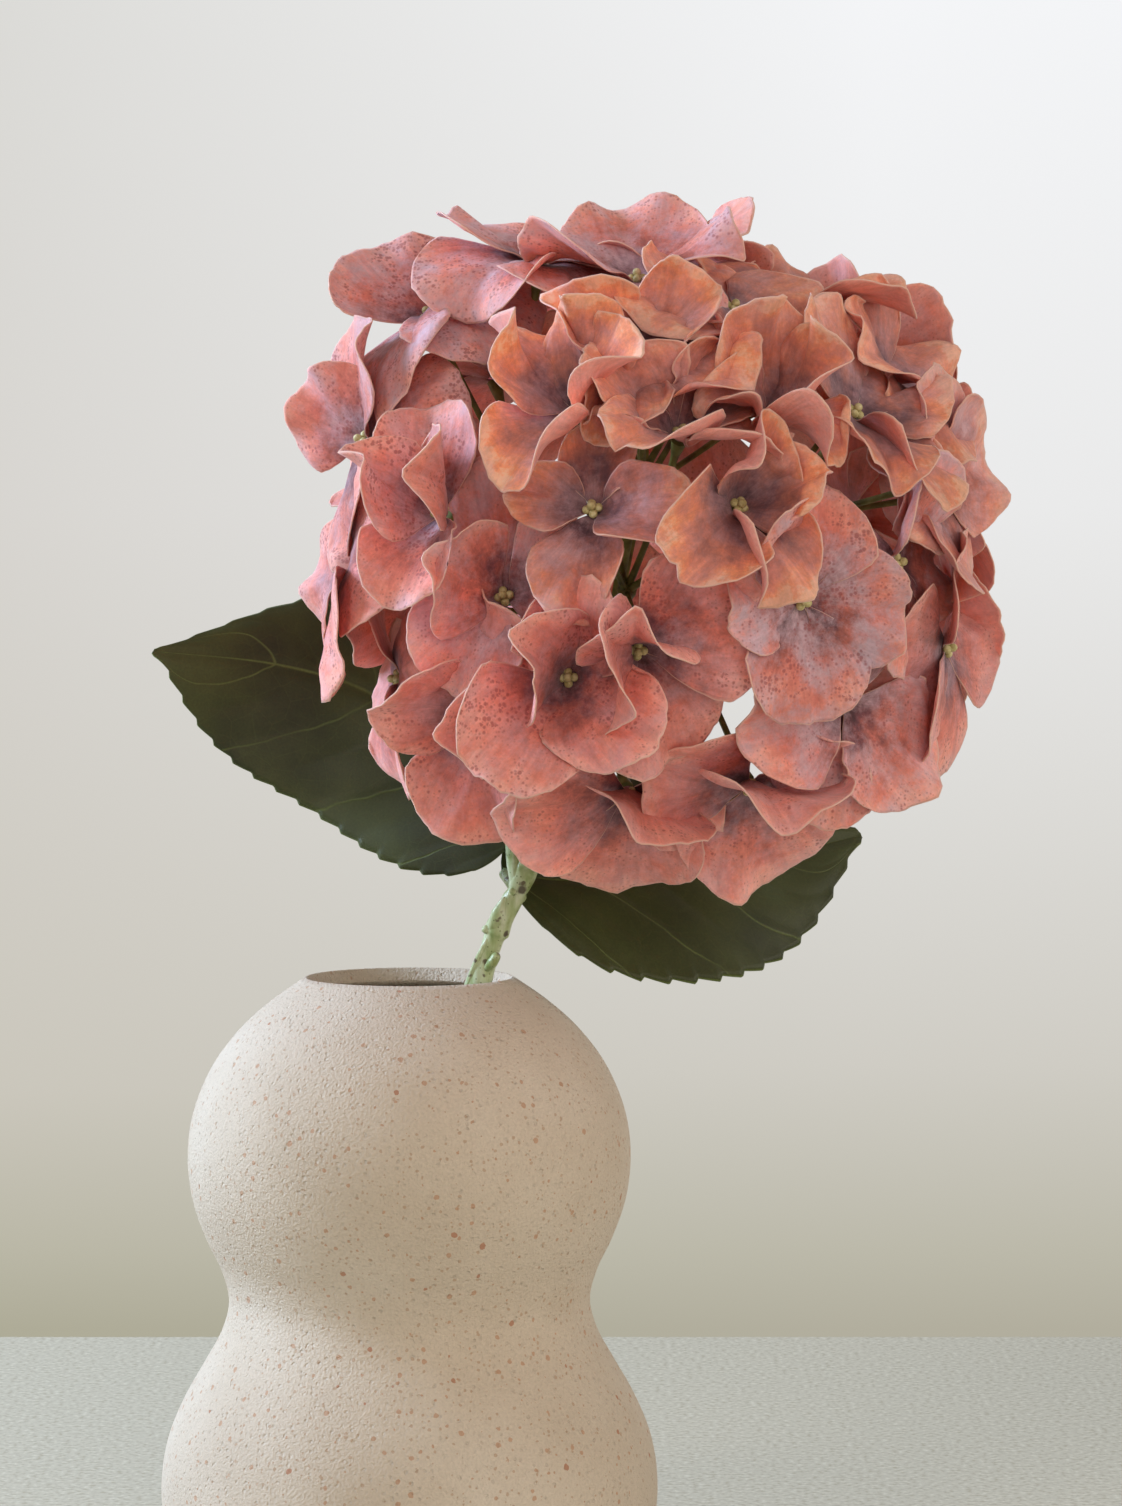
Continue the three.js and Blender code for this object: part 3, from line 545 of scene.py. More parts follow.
def leaf_middle(made, s, t):
    """Points of a leaf's middle surface, in metres: s is the share from base to tip, t from
    the low edge, -1, to the high edge, 1."""
    line, _ = even_line([Vector(p) for p in made["midrib"]], 0.5)
    far = np.linspace(0, 1, len(line))
    rib = np.stack([np.interp(s, far, line[:, i]) for i in range(3)], axis=-1)
    chord = line[-1] - line[0]
    length = np.linalg.norm(chord)
    sideways = np.cross(made["faces"], chord)
    sideways /= np.linalg.norm(sideways)
    sideways = sideways if sideways[2] > 0 else -sideways
    outward = np.cross(chord, sideways) / length
    outward = outward if outward @ np.array(made["faces"]) > 0 else -outward
    # A broad oval with a rounded base and a drawn-out tip.
    oval = np.sin(np.pi * np.clip(s, 0, 1) ** 0.86) ** (0.62 + 0.5 * np.clip(s, 0, 1) ** 4)
    oval = np.maximum(oval, 0.02)
    saw = (s * made["teeth"]) % 1.0
    tooth = np.where(saw < 0.82, saw / 0.82, (1 - saw) / 0.18) * np.abs(t) ** 14 * np.clip(s * 6, 0, 1)
    half = np.where(t < 0, made["low"], made["high"]) * oval + made["depth"] * tooth
    reach = np.abs(t) * half
    # Swells between the side veins, a groove along the midrib, and a rippled edge.
    vein = s - 0.26 * np.abs(t) ** 1.25
    between = np.abs(np.sin(np.pi * vein * SIDE_VEINS)) ** 0.6
    swell = 0.55 * between * np.sin(np.pi * np.clip(np.abs(t), 0, 1)) ** 0.7 * oval
    groove = -0.7 * np.exp(-((reach / 1.6) ** 2))
    ripple = 1.1 * np.sin(9 * s + 2 * t) * t**2 * oval
    lift = reach * math.sin(math.radians(made["fold"])) - made["droop"] * t**2 * oval + swell + groove + ripple
    side = np.sign(t) * reach * math.cos(math.radians(made["fold"]))
    return (rib + side[..., None] * sideways + lift[..., None] * outward) / 1000, outward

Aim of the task
State how many lines of the material contain the string "from", with no other words.

Result of the task
2